In a separate study, leaders from Abdul Latif Jameel Poverty Action Lab (J-PAL) of the Massachusetts Institute of Technology in fact examined if an antipoverty program that worked in one place can likely work someplace else. As one of the foremost centers for antipoverty research globally, the lab’s approach, however, is more about understanding the mechanisms that led to the success of the programs and less about repeating the program’s bottom-line results.
“If you completely replicated a program, you wouldn’t expect to have identical results in a different place,” Rachel Glennerster, executive director of J-PAL, said in a statement.
Mercado similarly said that you do not just “copy-and-paste” poverty alleviation programs when they have been proven successful in another place. “And there is no 100% guarantee that when you buy into an anti-poverty programme that was tried out in one place, that it would produce the same results in another. There are processes that enable adaptation.”
J-PAL illustrated four basic steps when one plans to duplicate or scale up an antipoverty program in an entirely new environment. The first step is identifying the components of the theory behind the program, which would involve breaking down the bigger components into smaller ones and see if the program still works – even in its parallel form. The second step is analyzing if the theory applies to local conditions, while the third is examining if there is strong evidence that shows the desired behavioral change will happen. The last step involves likewise looking at the evidence that the program’s implementation process can be conducted well. This stage would require solid and on-the-ground information about the place where it plans to carry the program.
“Even if a program may be based on a well-validated view of human behavior, you’ve got to know about the local context, about people’s ability to deliver it,” said Glennerster. “And that’s going to be very specific. Is the government or NGO good at implementing things?”

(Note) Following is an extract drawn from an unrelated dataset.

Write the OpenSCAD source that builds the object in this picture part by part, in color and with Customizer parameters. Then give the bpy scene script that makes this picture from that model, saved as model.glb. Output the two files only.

Meanwhile, for those still trapped in poverty in spite of community programs, what is keeping them poor is “inequality,” Mercado pointed out. “[It] stands in the way of greater poverty reduction,” she said, further saying that “poverty and inequality are not inevitable or accidental, but the result of deliberate policy choices” based on Oxfam’s decades of experience working in the poorest communities worldwide.
What the world needs are concerted efforts to create a much fairer economic and political system that values and includes everyone in the community, she also said. “The rules and systems that have led to today’s inequality explosion must change. Urgent action is needed to level the playing field by implementing policies that redistribute money and power from wealthy elites to the majority,” she added.